Indeed penance is no historical fluke limited to the rigors of the Emerald Isle. Nor is Erin’s penitential bent a mere relic of Jansenistic French religious fleeing the Revolution. Penance is a valid challenge for the universal Church. Penance as atonement for personal sins and as atonement for all sin that affront God’s goodness is actually demanded by justice. The sacrifice of Jesus Christ on the Cross necessarily and completely atoned for the sins of all mankind. But believers are encouraged to offer willing sacrifices — penances — to God in union with Christ as an acknowledgement that the offense of personal sin needs to be repaired. Christ’s effective sacrifice is not an excuse for mankind to neglect personal sacrifice. Atonement is undeniably Christ’s work, but penance allows the sinner to lay claim to that atonement in a helpful way leading to a more profound contrition and a deeper renewal.

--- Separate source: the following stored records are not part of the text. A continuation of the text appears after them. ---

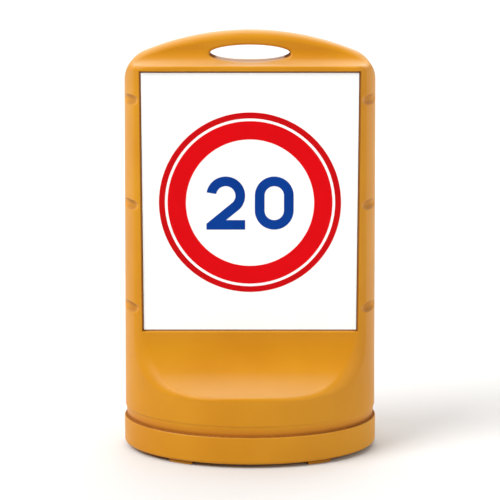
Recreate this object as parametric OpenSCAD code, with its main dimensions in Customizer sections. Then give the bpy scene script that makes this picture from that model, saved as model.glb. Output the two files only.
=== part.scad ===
// Freestanding sign with a hollow ballast base, a hand slot and a sign plate on each face.
// Millimetres. Origin on the floor under the middle, +Z up, the front faces -Y.

/* [Body] */
// Overall height, floor to crown
body_h = 800; // [780:5:830]
// Overall width of the base wall
body_w = 484; // [476:2:496]
// Overall depth of the base wall
body_d = 330; // [320:2:344]
// How much narrower each side is at the shoulders than at the floor
side_draft = 7.5; // [5:0.5:9]
// Wall of the blow-moulded shell
wall = 4; // [3:0.25:4.5]
// Height of the moulded feet
foot_h = 7; // [5:0.5:9]
// Width of one foot
foot_w = 45; // [35:1:55]
// Depth of one foot, from the base wall inwards
foot_d = 28; // [20:1:34]
// Distance of a foot's middle from the sign's middle
foot_x = 130; // [120:1:140]

/* [Base ring] */
// Height of the groove's lower edge
groove_z = 60; // [52:1:66]
// Height of the groove opening
groove_h = 20; // [14:1:24]
// Depth of the groove
groove_d = 5; // [3:0.5:7]
// How far the ring under the groove stands out
ring_out = 1.5; // [1:0.25:3]
// Bevel of the ring's lower edge
ring_bevel = 6; // [4:0.5:9]

/* [Frame] */
// Thickness of the frame that holds the plates
frame_t = 150; // [146:1:154]
// Radius of the cove between frame and base
cove_r = 115; // [110:1:118]
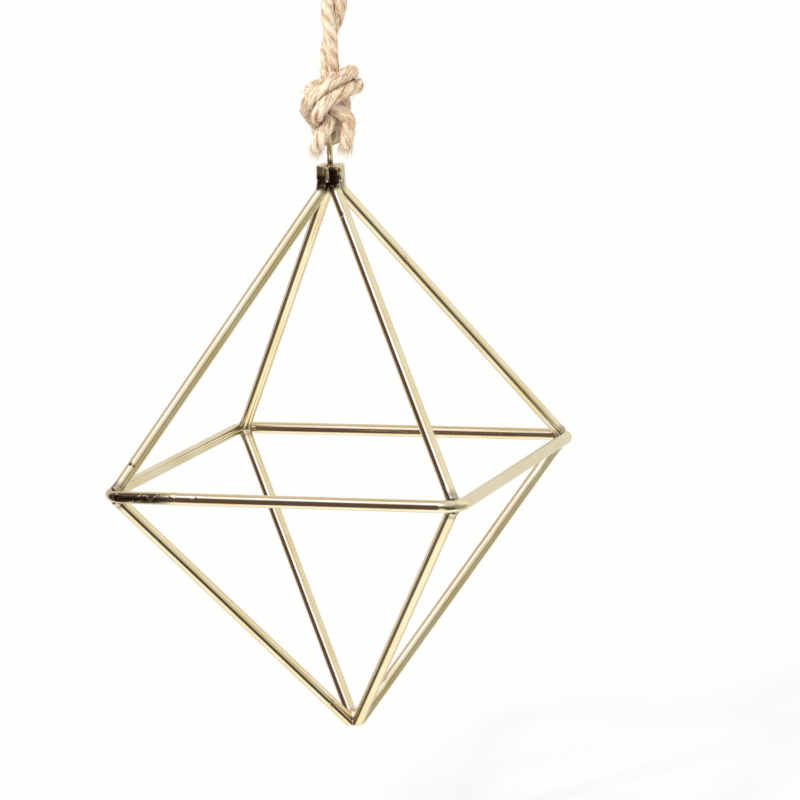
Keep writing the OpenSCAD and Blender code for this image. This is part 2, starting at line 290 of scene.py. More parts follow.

Penance unites the individual soul as well as the whole Church to Christ in his work of expiation and reparation.
The history of the Church abounds in manifestations of works of penance. Lenten fasting and abstinence, meatless Fridays, the historical custom of fasting before a feast on the vigil of Holy Days, rogation days, the penances of the monastic life, the harsh bodily disciplines of many saints and the simple notion of “offering up” unpleasant experiences are found all throughout the Catholic world. Unfortunately voluntary mortifications have fallen on hard times in today’s secular environment. Self-expression is esteemed much more than self-denial.
Yet penance and the works of penance — extended prayer, occasional fasting, silence, maybe a sleepless night, or bare feet on wet pavement, and other practices — are tributes that acknowledge mankind’s fallen nature and humanity’s sore need of regeneration through the Cross of Christ.